Murphy is planning 2022 capital expenditures (CAPEX) to be in the range of $840 million to $890 million with full year 2022 production to be in the range of 164 to 172 MBOEPD, comprised of approximately 52 percent oil and 57 percent total liquids volumes. Production for first quarter 2022 is estimated to be in the range of 136 to 142 MBOEPD with 53 percent oil volumes. This range is impacted by planned downtime, comprised of the following: 2.7 MBOEPD of operated offshore downtime, 2.6 MBOEPD of non-operated offshore downtime and 3 MBOEPD of onshore downtime. Both production and CAPEX guidance ranges exclude Gulf of Mexico noncontrolling interest (NCI).

“Our 2022 budget is higher than 2021, with capital designated toward finalizing key development projects in the Gulf of Mexico while maintaining oil volumes across the portfolio. In addition, we forecast an additional $300 million in long-term debt reduction assuming a $65 oil price in 2022, which will be increased with stronger oil prices. This plan also allows Murphy the ability to generate ample free cash flow in order to increase our quarterly dividend by 20 percent to $0.15 per diluted share for the first quarter 2022, as recently approved by our Board of Directors,” said Jenkins. “As we continue our plan to delever, we forecast generating additional free cash flow, which will give us optionality in returning cash to shareholders and supporting future exploration success.”

Murphy plans to spend approximately $330 million, or 38 percent, of 2022 capital to the Gulf of Mexico for development drilling and field development projects. This includes bringing the major Khaleesi, Mormont, Samurai project online with first oil scheduled to flow in the second quarter, as well as advancing the non-operated St. Malo waterflood project prior to its completion in 2023. Other plans include drilling an operated development well at Dalmatian with production scheduled to come online in 2023 and executing subsea tiebacks at non-operated Lucius.
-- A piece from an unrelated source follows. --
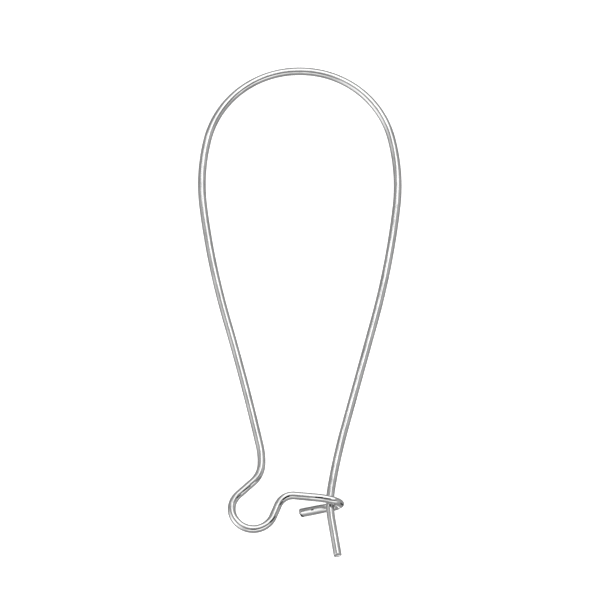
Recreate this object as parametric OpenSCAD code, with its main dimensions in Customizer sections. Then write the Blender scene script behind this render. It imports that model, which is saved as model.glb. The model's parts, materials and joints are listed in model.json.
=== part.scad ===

Murphy has allocated $220 million, or 25 percent, of 2022 spending to the Eagle Ford Shale, which is $50 million higher than in 2021 due to increased drilling as a result of minimal uncompleted operated wells from 2021 activity. This includes $150 million for drilling 29 and bringing online 27 operated wells in the company’s Karnes and Catarina acreage, as well as drilling 23 and bringing online 32 non-operated wells in Karnes and Tilden acreage. The remaining $70 million of 2022 spending in this area is to support field development.

The company plans to spend 16 percent, or $140 million, of its 2022 capital plan in Canada onshore across the Tupper Montney and Kaybob Duvernay operations. Approximately $120 million of which is allocated to the Tupper Montney to drill 23 and bring online 20 operated wells. The remaining $20 million is primarily allocated to Kaybob Duvernay to bring online 3 operated wells in the Two Creeks area and for field development.